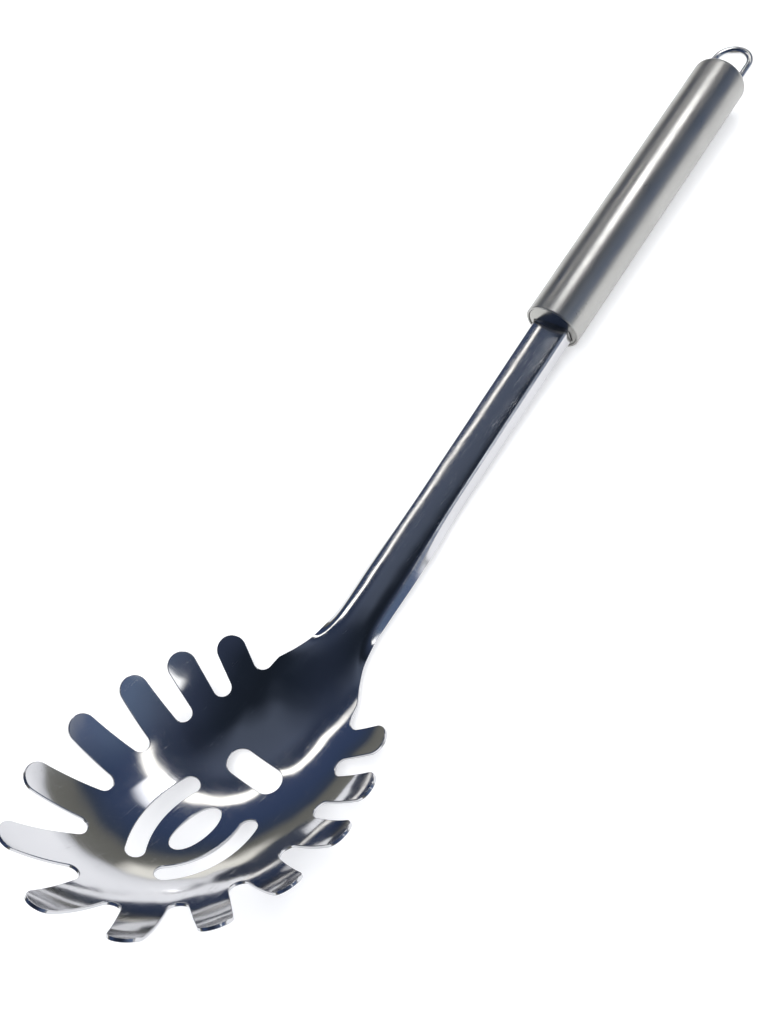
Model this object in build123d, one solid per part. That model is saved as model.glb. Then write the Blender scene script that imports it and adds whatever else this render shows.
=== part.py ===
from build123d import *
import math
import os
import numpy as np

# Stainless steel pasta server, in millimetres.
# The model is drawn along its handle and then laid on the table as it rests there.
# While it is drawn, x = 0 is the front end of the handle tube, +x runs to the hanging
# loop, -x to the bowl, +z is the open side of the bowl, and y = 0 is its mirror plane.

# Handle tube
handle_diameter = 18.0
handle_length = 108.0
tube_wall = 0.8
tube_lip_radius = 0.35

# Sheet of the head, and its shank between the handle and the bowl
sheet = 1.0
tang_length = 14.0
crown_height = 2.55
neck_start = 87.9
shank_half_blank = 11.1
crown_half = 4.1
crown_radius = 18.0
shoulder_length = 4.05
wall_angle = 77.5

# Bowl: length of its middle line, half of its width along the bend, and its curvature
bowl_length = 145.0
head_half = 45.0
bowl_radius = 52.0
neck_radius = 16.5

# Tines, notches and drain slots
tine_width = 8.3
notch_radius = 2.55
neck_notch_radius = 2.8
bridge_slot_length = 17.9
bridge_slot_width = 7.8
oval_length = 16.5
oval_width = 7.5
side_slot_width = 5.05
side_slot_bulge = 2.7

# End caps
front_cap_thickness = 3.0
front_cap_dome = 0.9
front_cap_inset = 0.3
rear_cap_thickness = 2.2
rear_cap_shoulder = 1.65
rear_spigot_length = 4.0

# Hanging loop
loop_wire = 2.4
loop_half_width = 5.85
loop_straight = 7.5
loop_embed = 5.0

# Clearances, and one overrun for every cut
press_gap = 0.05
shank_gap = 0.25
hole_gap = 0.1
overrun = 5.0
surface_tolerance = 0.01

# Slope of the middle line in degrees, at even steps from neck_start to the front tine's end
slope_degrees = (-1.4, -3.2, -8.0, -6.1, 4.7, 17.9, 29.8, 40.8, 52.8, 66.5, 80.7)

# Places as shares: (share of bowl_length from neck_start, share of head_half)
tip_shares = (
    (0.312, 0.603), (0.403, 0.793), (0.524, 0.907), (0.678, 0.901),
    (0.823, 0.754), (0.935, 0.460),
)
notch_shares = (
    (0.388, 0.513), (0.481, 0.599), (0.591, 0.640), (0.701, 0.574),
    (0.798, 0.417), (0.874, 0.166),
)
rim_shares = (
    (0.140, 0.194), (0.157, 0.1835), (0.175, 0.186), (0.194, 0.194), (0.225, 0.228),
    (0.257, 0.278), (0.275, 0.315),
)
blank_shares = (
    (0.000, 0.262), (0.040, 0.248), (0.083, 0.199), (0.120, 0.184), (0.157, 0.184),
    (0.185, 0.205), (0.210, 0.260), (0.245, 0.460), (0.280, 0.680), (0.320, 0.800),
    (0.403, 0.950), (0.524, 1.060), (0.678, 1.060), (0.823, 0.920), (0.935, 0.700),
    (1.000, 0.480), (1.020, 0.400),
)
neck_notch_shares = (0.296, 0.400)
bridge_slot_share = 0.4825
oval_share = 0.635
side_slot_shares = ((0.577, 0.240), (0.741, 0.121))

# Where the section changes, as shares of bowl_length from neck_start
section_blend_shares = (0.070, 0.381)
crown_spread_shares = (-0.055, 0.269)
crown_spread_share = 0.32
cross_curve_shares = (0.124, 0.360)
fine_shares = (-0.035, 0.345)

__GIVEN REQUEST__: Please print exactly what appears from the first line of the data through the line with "neck_radius = 16.5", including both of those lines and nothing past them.

__EXERCISE OUTPUT__:
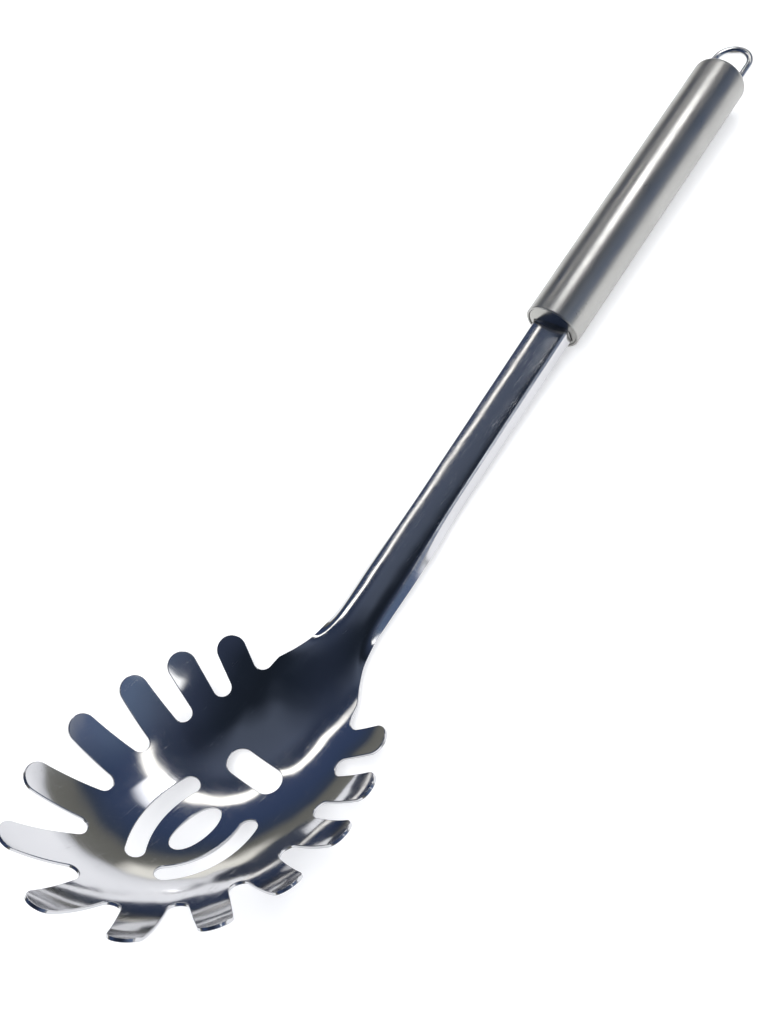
Model this object in build123d, one solid per part. That model is saved as model.glb. Then write the Blender scene script that imports it and adds whatever else this render shows.
=== part.py ===
from build123d import *
import math
import os
import numpy as np

# Stainless steel pasta server, in millimetres.
# The model is drawn along its handle and then laid on the table as it rests there.
# While it is drawn, x = 0 is the front end of the handle tube, +x runs to the hanging
# loop, -x to the bowl, +z is the open side of the bowl, and y = 0 is its mirror plane.

# Handle tube
handle_diameter = 18.0
handle_length = 108.0
tube_wall = 0.8
tube_lip_radius = 0.35

# Sheet of the head, and its shank between the handle and the bowl
sheet = 1.0
tang_length = 14.0
crown_height = 2.55
neck_start = 87.9
shank_half_blank = 11.1
crown_half = 4.1
crown_radius = 18.0
shoulder_length = 4.05
wall_angle = 77.5

# Bowl: length of its middle line, half of its width along the bend, and its curvature
bowl_length = 145.0
head_half = 45.0
bowl_radius = 52.0
neck_radius = 16.5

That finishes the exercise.